- On August 29, 2021
The WSJ article “You’ve Got Another Job Offer. Here’s What to Tell Your Boss” is on-point during the Great Resignation. When you tell your boss about an offer you received, you could get better title/money/perks from your current employer OR you could generate bad feelings/have no way to stay. Some things to think about:
- Yes, employees are asking for more now since they have a lot more leverage than they used to in this tight job market. But accept your employer is not going to automatically match whatever you received, and be ready to walk.
- Before you talk to your boss, know what you really want in order to stay. For example, experts say “[y]ou can tell your boss that you most value the ability to work from home, even if the rival company wants you in the office.”
- To increase the chances of getting what you want from your current job, try to ask in-person if that’s feasible (outside is ok).
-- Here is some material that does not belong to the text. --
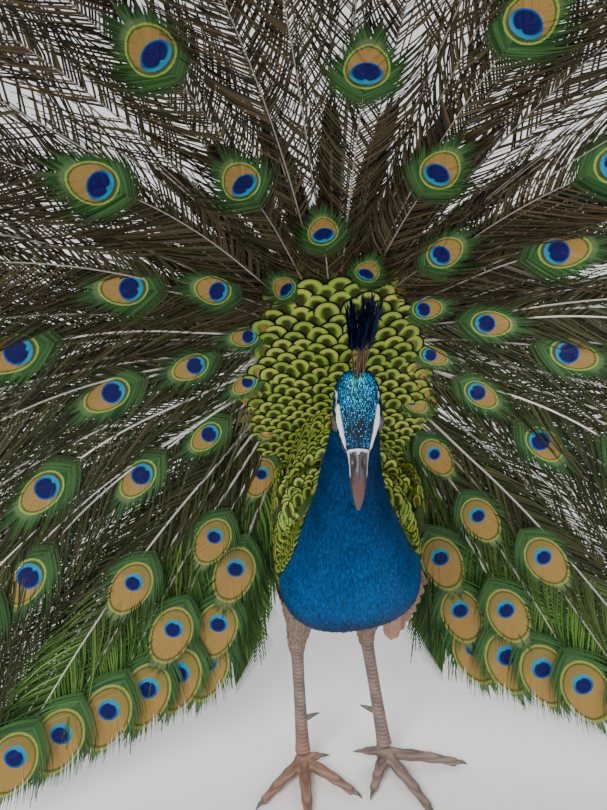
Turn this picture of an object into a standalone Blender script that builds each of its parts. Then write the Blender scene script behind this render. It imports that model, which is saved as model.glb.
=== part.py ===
"""A displaying peacock, life size, as a set of closed solids. Metres, +Z up, facing -Y."""
import math

import bmesh
import bpy
from mathutils import Vector

# Where the bird stands: the middle of its box is over the origin, the soles at z = 0
PLACE = (-0.0382264, 0.1592189, 0.0)
GAP = 0.0005  # between solids that touch on the bird

# Head: the point between the eyes, and how far the bill drops below level
HEAD_CENTRE = Vector((0.006, -0.187, 0.6165))
HEAD_TILT = math.radians(41)
EYE_RADIUS = 0.0066
EYE_SIDE = 0.0146
CREST_LENGTH = 0.062
CREST_SPREAD = math.radians(56)
CREST_PLUMES = 9

# Trunk
MIDLINE = 0.010  # the trunk stands a little to the right of the head
BODY_TURN = 0.09  # how far the right side of the breast is drawn back
BODY_ROLL = 0.07  # and raised

# Train: the root of the fan, its forward arch and the droop of the side feathers
FAN_ROOT = Vector((0.0, 0.150, 0.470))
FAN_TURN = math.radians(4.5)
FAN_LEAN = math.radians(8.5)
ARCH = 0.50
ARCH_RUN = 0.19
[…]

The WSJ reports a study finding that asking in person for a favor was 34 times more effective than by email. No matter what, don’t threaten to leave with “the nuclear option” of bringing an outside offer. The WSJ suggests, “Explain that a recruiter reached out to you, or that you were surprised by how generous the other offer was and don’t want to feel like you’re giving up so much.” This advice is line with an earlier post I wrote quoting Barbara Corcoran (“If you get an offer from somewhere else and wonder if you should stay, say to your manager: ‘I was surprised to receive an offer for a lot more money, but I’m not taking it and want to stay because I love it here. But that raises the question of what are my prospects in the future here.’ Phrasing it this way instead of ‘I have an offer. What can you do for me?’ will bring the best out of your boss (versus his/her wanting to boot you). Your boss will likely bethinking of ways to keep you, but if your boss isn’t, then you also know it’s a good time to leave.”)
- Know how big the other offer makes a difference in your boss’ mind. Under 10% is unlikely to move your boss, and on the other extreme, if it’s a huge raise, it may make sense for you to go/for your boss to let you go. But if you haven’t been paid your worth (because “pay disparities exist in organizations, often for women, people of color and those who have climbed the ranks internally as opposed to coming from the outside”), then a market offer might prompt bosses to adjust the low salary (or not, in which case you should definitely go).
- Give your employer reasons to get you what you are asking for, e.g., if you want remote work, show how your productivity improved during the pandemic. Keep your request simple and straightforward, and know the likely boundaries of what your boss/HR can do for you, e.g., timing of raises in pay cycles and compensation ranges.